Sagen wir es so: Es ist eine Diskussion über die Chancen und Grenzen sozialdemokratischer Politik, womit nicht dasselbe gemeint ist wie bisherige SPD-Politik. Sondern etwas, das Thomas Meyer in der »Neuen Gesellschaft/Frankfurter Hefte« als »soziale Transformationsstrategie« bezeichnet, die auf den »demokratischen Marx« fußt und auf die Durchsetzung des Vorranges »sozialer und gesellschaftlicher Interessen vor dem Profitmotiv« zielt.

Man könnte hinzufügen: erst einmal. Es wird auch Linke geben, die das für zu wenig halten. Oder um es mit Georg Fülberth zu sagen, eine solche sozialdemokratische Politik reicht nicht aus und wäre »vielleicht noch nicht einmal eine Vorstufe« für eine »weit größere Umwälzung« über »den Kapitalismus« hinaus. »Sie stehen ihr aber auch nicht im Wege. Also wäre es dumm, auf sie zu verzichten.«

Nur, wie kommt man dorthin? Die politischen Mehrheiten sehen derzeit anders aus, darüber kann auch nicht hinwegtrösten, dass sie laut Umfragen nicht der politische Selbsteinordnung einer Mehrheit als mehr oder weniger links entsprechen. Abgesehen davon ist es nicht nur ein bundesdeutsches, sondern ein europäisches Problem.

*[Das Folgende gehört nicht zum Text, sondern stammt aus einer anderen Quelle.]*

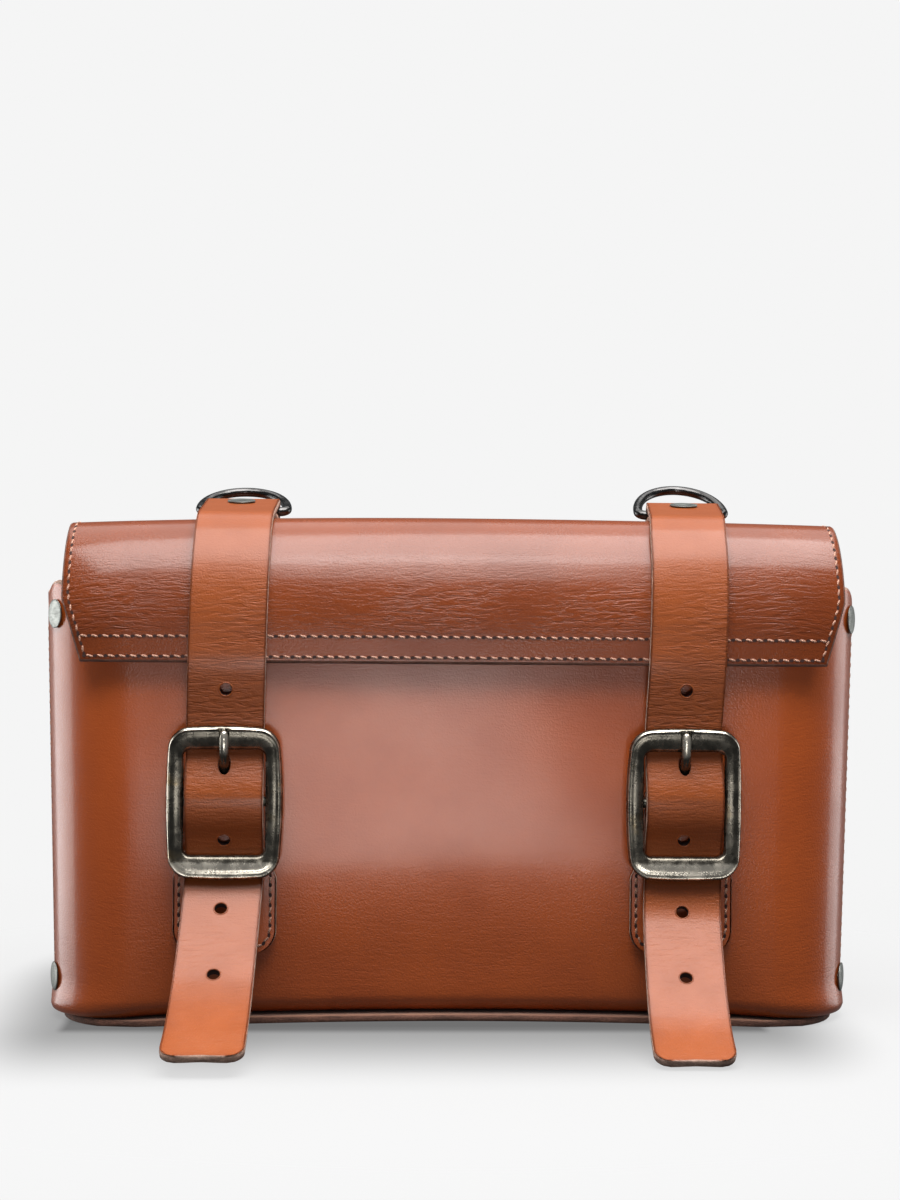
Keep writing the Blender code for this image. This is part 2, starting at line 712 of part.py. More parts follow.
def make_chape(name, side, leather):
    """A tab sewn below the buckle that folds round its bar, slotted for the prong."""
    pad_y = FRONT_Y - GAP - CHAPE / 2
    path = [Vector((pad_y, CHAPE_BOTTOM + CHAPE_CORNER * part)) for part in (0.0, 0.1, 0.3, 0.6, 1.0)]
    path += [Vector((pad_y, NECK_LOW_Z)), Vector((pad_y, NECK_Z))]
    path += [Vector((BAR_Y + CHAPE_LOOP, BUCKLE_Z - 0.0045))]
    for i in range(9):
        angle = math.radians(22.5 * i)
        path.append(Vector((BAR_Y + CHAPE_LOOP * math.cos(angle), BUCKLE_Z + CHAPE_LOOP * math.sin(angle))))
    # the end of the fold is tucked in between the tab and the strap
    path += [Vector((BAR_Y - CHAPE_LOOP + 0.0006, BUCKLE_Z - 0.0030))]
    path += [Vector((pad_y - CHAPE - 0.0004, BUCKLE_Z - 0.0085))]
    middle = STRAP_X[side]

    def half_width(row):
        z = path[row].y
        widest = CHAPE_HALF_WIDTH - rounded_end(z - CHAPE_BOTTOM, CHAPE_CORNER)
        part = min(max((z - NECK_LOW_Z) / (NECK_Z - NECK_LOW_Z), 0.0), 1.0)
        return widest + (CHAPE_NECK - CHAPE_HALF_WIDTH) * part

    chape = make_strip(name, lambda z: middle, path, CHAPE, leather, half_width)
    half_slot = PRONG_WIRE + 0.0008
    slot = add_box_cutter(
        f"{name}_slot",
        (middle - half_slot, BAR_Y - 0.008, BUCKLE_Z - 0.0052),
        (middle + half_slot, FRONT_Y + 0.001, BUCKLE_Z + 0.006),
    )
    cut(chape, slot)
    return chape


def make_rivet(name, place, out, stack, metal, drilled, spare=RIVET_SPARE):
    """A domed cap outside and a headed post inside, through a stack of leather that thick.

    drilled are the pieces it goes through.
    """
    dome = [(0.0, 1.0), (0.45, 0.93), (0.75, 0.7), (0.93, 0.4), (1.0, 0.1), (1.0, 0.0), (0.0, 0.0)]
    cap = add_turned(f"{name}_cap", [(r * RIVET_RADIUS, h * RIVET_DOME) for r, h in dome], parts, metal)
    point_along(cap, Vector(place) + GAP * Vector(out), out)
    low = -stack - spare
    shank = [(0.0, 0.0), (POST_RADIUS, 0.0), (POST_RADIUS, low)]
    head = [(HEAD_RADIUS, low), (HEAD_RADIUS, low - HEAD), (0.0, low - HEAD)]
    post = add_turned(f"{name}_post", shank + head, parts, metal)
    point_along(post, place, out)
    for layer in drilled:
        hole = add_cutter(f"{name}_hole_{layer.name}", POST_RADIUS + GAP, 0.030)
        point_along(hole, place, out)
        cut(layer, hole)
    return [cap, post]


def make_side_rivets(metal, front_panel, gussets):
    """Where each wing is riveted to the side behind it: (degrees round the corner arc, height)."""
    places = {
        "upper_rivet_left": (37.0, UPPER_RIVET_Z),
        "upper_rivet_right": (26.0, UPPER_RIVET_Z),
        "lower_rivet_left": (24.0, LOWER_RIVET_Z),
        "lower_rivet_right": (24.0, LOWER_RIVET_Z),
    }
    for name, (degrees, z) in places.items():
        side_name = name.split("_")[-1]
        side = dict(SIDES)[side_name]
        turn = math.radians(degrees)
        x, y, _ = shell_point((ARC_X, ARC_Y, math.cos(turn), -math.sin(turn)), 0.0, z)
        out = (side * math.cos(turn), -math.sin(turn), 0.0)
        make_rivet(name, (side * x, y, z), out, 2 * NEST, metal, [front_panel, gussets[side_name]])


def make_loop_rivet(name, side, metal, layers):
    """The rivet that closes a strap loop on the flap, square to the sloping upper layer."""
    fold_end, bend = loop_path()[12], strap_arc(LOOP_ANGLE)
    run = (bend - fold_end).normalized()
    y, z = fold_end + run * LOOP_RIVET_RUN
    out = Vector((0.0, run.y, -run.x))
    place = Vector((strap_x(side, z), y, z)) + out * (STRAP / 2)
    stack = 2 * STRAP + FLAP_LEATHER + LINING + 3 * GAP
    return make_rivet(f"loop_rivet_{name}", place, out, stack, metal, layers, LOOP_RIVET_SPARE)


def build():
    tan = make_material("tan_leather", (0.27, 0.065, 0.024), 0.42)
    strap_tan = make_material("strap_leather", (0.34, 0.095, 0.035), 0.45)
    lining_tan = make_material("lining_leather", (0.36, 0.16, 0.08), 0.8)
    brass = make_material("antique_brass", (0.13, 0.11, 0.08), 0.35, 1.0)
    nickel = make_material("nickel", (0.55, 0.53, 0.49), 0.35, 1.0)

    front_panel = make_front_panel(tan)
    gussets = {name: make_gusset(f"gusset_{name}", side, tan) for name, side in SIDES}
    make_back_panel(tan)
    make_bottom_panel(tan)
    make_side_rivets(nickel, front_panel, gussets)

    flap = make_flap(tan, lining_tan)
    outer, _, lined = flap
    hinge = (0.0, BACK_Y, HINGE_Z)
    hardware = []
    flap_pivot = add_pivot("flap_pivot", hinge, flap)
    for name, side in SIDES:
        loop = make_strap_loop(f"strap_loop_{name}", side, strap_tan)
        rivet = make_loop_rivet(name, side, nickel, [loop, outer, lined])
        for piece in (loop, *rivet):
            piece.parent = flap_pivot
            piece.matrix_parent_inverse = Matrix.Translation(-Vector(hinge))
        strap = make_strap(f"strap_{name}", side, strap_tan)
        ring = make_d_ring(f"d_ring_{name}", side, nickel)
        make_chape(f"chape_{name}", side, tan)
        buckle = make_buckle(f"buckle_{name}", side, brass)
        prong = make_prong(f"prong_{name}", side, brass)
        lift = strap_arc(STRAP_HINGE)
        bar = ring_bar()
        hardware.append((f"strap_{name}_pivot", (strap_x(side, lift.y), *lift), strap, flap_pivot))
        hardware.append((f"d_ring_{name}_pivot", (strap_x(side, bar.y), *bar), ring, flap_pivot))
        hardware.append((f"buckle_{name}_pivot", (STRAP_X[side], BAR_Y, BUCKLE_Z), buckle, None))
        hardware.append((f"prong_{name}_pivot", (STRAP_X[side], BAR_Y, BUCKLE_Z), prong, None))
    for name, place, piece, parent in hardware:
        add_pivot(name, place, [piece], parent)


for old in list(bpy.data.objects):
    bpy.data.objects.remove(old)
parts = make_collection("saddle_bag")
cutters = make_collection("cutters")
build()
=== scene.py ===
"""The looks of the leather saddle bag: leather skins, seams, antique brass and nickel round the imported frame.

Metres, +Z up; the front faces -Y. Sizes that part.py sets are read from the frame's boxes or repeated here.
"""
import json
import math

import bmesh
import bpy
import numpy as np
from mathutils import Matrix, Vector

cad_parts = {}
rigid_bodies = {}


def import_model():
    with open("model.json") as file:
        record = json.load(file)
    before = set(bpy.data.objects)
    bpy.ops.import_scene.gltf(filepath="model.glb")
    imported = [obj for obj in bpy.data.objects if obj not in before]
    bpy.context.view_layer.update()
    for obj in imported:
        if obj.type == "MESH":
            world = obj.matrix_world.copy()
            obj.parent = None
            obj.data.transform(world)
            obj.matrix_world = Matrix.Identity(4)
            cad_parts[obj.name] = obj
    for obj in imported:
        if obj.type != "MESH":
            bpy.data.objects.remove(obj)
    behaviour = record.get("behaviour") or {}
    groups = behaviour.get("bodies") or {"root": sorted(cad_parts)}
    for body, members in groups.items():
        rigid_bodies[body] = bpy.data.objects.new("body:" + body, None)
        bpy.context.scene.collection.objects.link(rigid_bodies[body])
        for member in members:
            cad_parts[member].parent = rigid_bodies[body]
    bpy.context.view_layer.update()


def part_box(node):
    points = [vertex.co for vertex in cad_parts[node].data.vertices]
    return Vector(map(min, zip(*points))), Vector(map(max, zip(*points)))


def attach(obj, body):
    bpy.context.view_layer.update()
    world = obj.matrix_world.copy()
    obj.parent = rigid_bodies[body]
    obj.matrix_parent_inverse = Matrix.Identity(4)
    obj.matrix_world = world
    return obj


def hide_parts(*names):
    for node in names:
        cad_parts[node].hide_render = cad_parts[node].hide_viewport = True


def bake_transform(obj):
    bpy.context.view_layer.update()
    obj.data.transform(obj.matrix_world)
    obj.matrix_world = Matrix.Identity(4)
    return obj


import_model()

SIDES = (("left", -1), ("right", 1))
QUARTER = math.pi / 2
TINY = 1e-12

# The studio
WHITE = 0.913  # the surround that the camera sees
FILL = 0.14
PAPER = 0.08
GLOW = 0.75  # the paper's own light, so that cast shadows on it stay faint
PAINTED_SHADOW_DEPTH = 0.57  # how dark the painted contact shadow makes the paper where the bag meets it
PAINTED_SHADOW_X = -0.012  # the middle of that shadow
PAINTED_SHADOW_HALF_WIDTH = 0.112
PAINTED_SHADOW_FADE = 0.08

# Sizes read from the frame
front_low, front_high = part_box("front_panel")
_, back_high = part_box("back_panel")
flap_low, flap_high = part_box("flap_outer")
base_low, base_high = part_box("bottom_panel")
HALF_WIDTH = back_high[0]
FRONT_Y = front_low[1]
BACK_Y = back_high[1]
BODY_TOP = front_high[2]
FLAP_FRONT_Y = flap_low[1]
FLAP_EDGE_Z = flap_low[2]
FLAP_HALF_WIDTH = flap_high[0]
BASE = base_high[2]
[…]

Strategisches Mitläufertum und mithelfenden Sozialarbeit

Die Grüne Antje Vollmer hat es so formuliert: Die politische Linke in ganz Europa müsse sich jetzt »an Haupt und Gliedern, in der Theorie und in der Praxis, vom Geist der Großen Koalitionen trennen, von ihrer Bereitschaft zur machtpolitischen Kooperation, zum strategischen Mitläufertum und zur mithelfenden Sozialarbeit bei gerade jenem Politik- und Strategie-Konzept, das die letzten 25 Jahre den Westen in dessen tiefste Krise gestürzt hat.«

Das ist vor allem eine Ansage in Richtung SPD, ein bisschen auch eine in Richtung der Grünen. Und nicht zuletzt auch eine an die Adresse der Linkspartei. Aber, Vollmer, die in besagtem Beitrag über »die Notwendigkeit der Wiedervereinigung der europäischen Linken« nachdenkt, weil andernfalls »nicht nur den Sozialdemokratischen Parteien Europas, sondern auch den neuen linken Bewegungen« ein »Dasein als Mauerblümchen der Geschichte« drohe, ist jedenfalls in diesem Punkt zuzustimmen: »im Zentrum einer neuen Politik muss doch die Erneuerung der SPD stehen«.

Eine solche wird man nicht allein mit »Dialogveranstaltungen« oder rein organisationspolitischen Verbesserungen erreichen, es muss schon um die Substanz gehen. SPD-Chef Martin Schulz hat dazu in einem Interview mit der »Zeit« einige bedenkenswerte Äußerungen gemacht – und einige, die aufzeigen, wie weit die Entfernung noch ist zu einem Politikwechsel »an Haupt und Gliedern, in der Theorie und in der Praxis«.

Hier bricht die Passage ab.